5. The Disrooted Tax
Levels said something chilling with disturbing calm: digital nomads sometimes kill themselves.
Not because they're lazy or weak. Because working alone, traveling alone, lacking a fixed social circle or cultural roots—you become disrooted. A tree pulled from soil. You have no tribe to mirror your reality back to you. No one to notice if you haven't left your apartment in four days.
Levels solved it by building Nomad List—turning his loneliness into a product that connected him to others. That's brilliant. But it's also a luxury most people don't have.
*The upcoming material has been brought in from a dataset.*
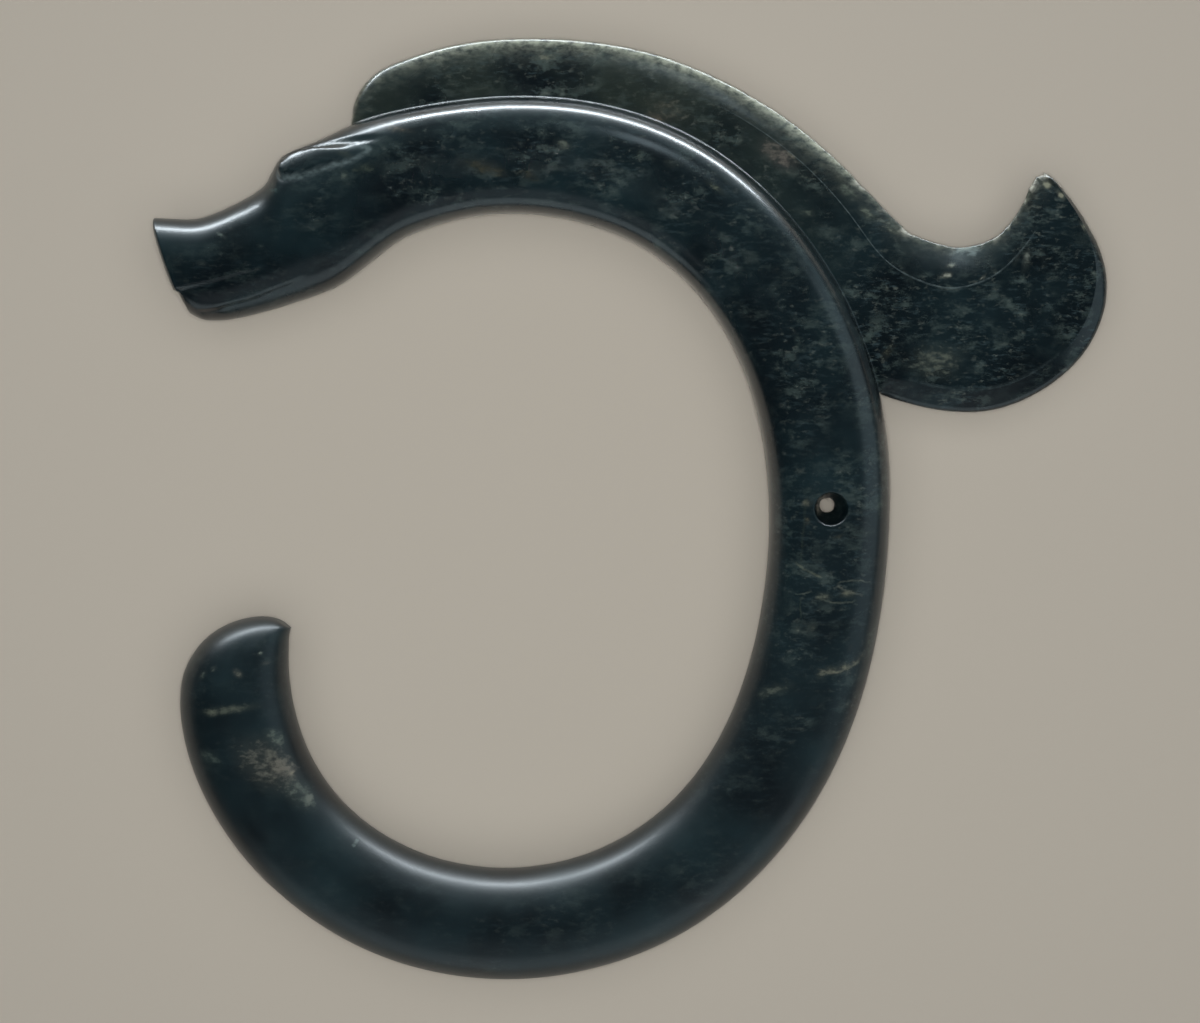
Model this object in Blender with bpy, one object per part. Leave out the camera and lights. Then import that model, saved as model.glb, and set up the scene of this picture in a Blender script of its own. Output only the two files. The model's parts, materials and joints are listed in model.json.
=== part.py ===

If you draw energy from office banter, from the rhythm of a team, from knowing someone will grab lunch with you—the solo path isn't just inconvenient. It's a slow psychological hazard.
6. Taking the Hit in the Chest
RemoteOK peaked at $140,000 a month. Then the tech market shifted. Remote hiring dried up. Revenue crashed to $10,000 a month.
A 93% drop.
In a funded startup, that's a board meeting. A restructuring. A pivot with cash reserves. In a one-man company, that's a 93% drop in your personal bank account. You absorb it directly. No buffer. No salary to protect you. The high profit margins and extreme volatility are the same coin, just flipped.
The Honest Ending
The one-man company isn't a shortcut out of corporate hell. It's a trade. You swap the political pressure of a manager for the mathematical pressure of the market. You swap office drama for the silence of your own apartment at 3 AM when the server is down and you're the only one who can fix it.
If you're going to do it—if you're going to leverage AI to build something autonomous—do it with Levels' brutal honesty. Build small. Launch ugly. Let the market force money into your hands before you quit your job. Don't leave because you're frustrated. Leave because the revenue is coming in faster than you can manually process it, and you have no choice but to scale.
That's the only signal that matters. Everything else is just a fantasy you tell yourself at 2 AM.